LARGO -- The much heralded and advertised town hall meeting of the Charter Review Committee August 7 strained to come up with four citizen participants.

The meeting was designed to draw comments, suggestions and whatever from citizens. It got about as much response as it deserved, given the totally incompetent performance of most members of the 15-member committee.

Those commentators who did come forward all are or have been associated with the city and could accurately be termed "insiders." Their suggestions were duly noted by the committee members but with scant indication that any of the suggestions were being taken seriously.

Jim Hannon, who is an alternate member of the committee, said he saw in attending charter committee meetings power struggles in the committee.
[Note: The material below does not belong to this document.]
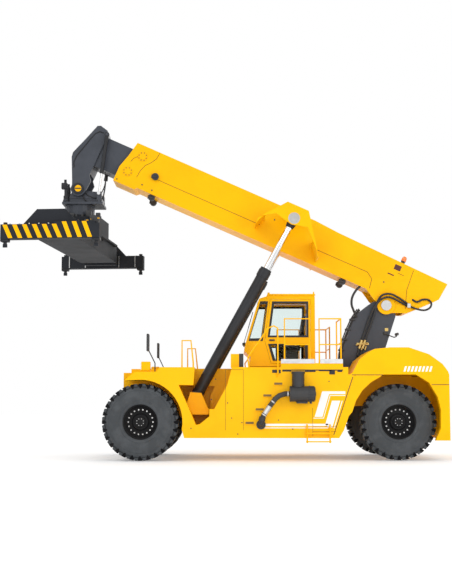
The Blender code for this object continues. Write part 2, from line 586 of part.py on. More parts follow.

"It looks like the city attorney is running the meeting," he said. Hannon also added that he thought a court should resolve disputes on charter interpretations instead of lawyers.

As to the city attorney, Alan Zimmet, an inquiry to the city as to whether he is billing extra hours for these charter committee meetings went unanswered. As it is, he is paid more than $2,000 a week for his part time job.

An example of how the city's legal department is being managed -- Zimmet's responsibility -- was demonstrated at the City Commission meeting last week when the it was necessary to authorize an additional $70,000 to cover a shortball. That is about 35 percent over the budget.

When invited by the charter group chairman to ask questions of the citizens volunteering their comments, J.B. Butler, a committee member, naturally jumped at the opportunity to talk and donned the robes of Her Majesty's High Prosecutor (he loves to play lawyer) and tried to cross examine Hannon, completely contrary to the idea of having citizen input at this meeting.

Marty Shelby, a former member of the commission and currently counsel to the Tampa City Council, said he favored the city manager-commission form of government, but urged that the city's lawyer be put under the jurisdiction of the commission.

He also thought that meetings between the city manager and individual commissioners be memoed to other commissioners. "It puts the commission at a disadvantage on any issue when members do not know what has been said to individuals," Shelby said, pointing out that ‘vote shopping' puts the commission at a disadvantage.

Another citizen participant was John Atanasio who attends virtually every meeting held by the City Commission.

Atanasio wondered if members of the committee had been given as much information as necessary to carry out their mission. He said he was referring to ordinances and resolutions.

That was a good point because currently several commission members are not aware of their own rules and violate them for the sake of convenience in their own agendas.

Atanasio also pointed out that the Charter Review Committee was legislating rather than laying down broad principles. He cited the group spending 42 minutes discussing what pay the mayor and commissioners should get. "This is a matter of legislation, not a charter matter," he said.

"Instead of rewriting the whole charter you merely need to update it," he said.

Later, Shirly Craig, a committee member, wisely adopted Atanasio's advice and allowed as to how matters of pay for elected officials is a matter of legislation, not a charter matter. One good example is to be found in how the U.S. Constitution handles it.

Butler found this notion baffling and spun the meeting off into a sail around the lagoon that had the net effect of wasting time.

The interminable discussion got into the consumer price index and other sundry matters. Of course, an increase in pay based on the CPI is not a raise, it merely keeps an individual even, accounting for inflation.

One individual spent a lot of time praising all and sundry and then went into total confusion as to what the Sunshine Law is all about, thinking that the televising of meetings equates with requirements of the Sunshine Law.

That person was also all at sea on how meetings are legally noticed and in general displayed a stunning lack of knowledge. "She should be on the committee," one wag said.

Another person, after confessing that she never read the newspapers complained about a lack of getting information out. Huh?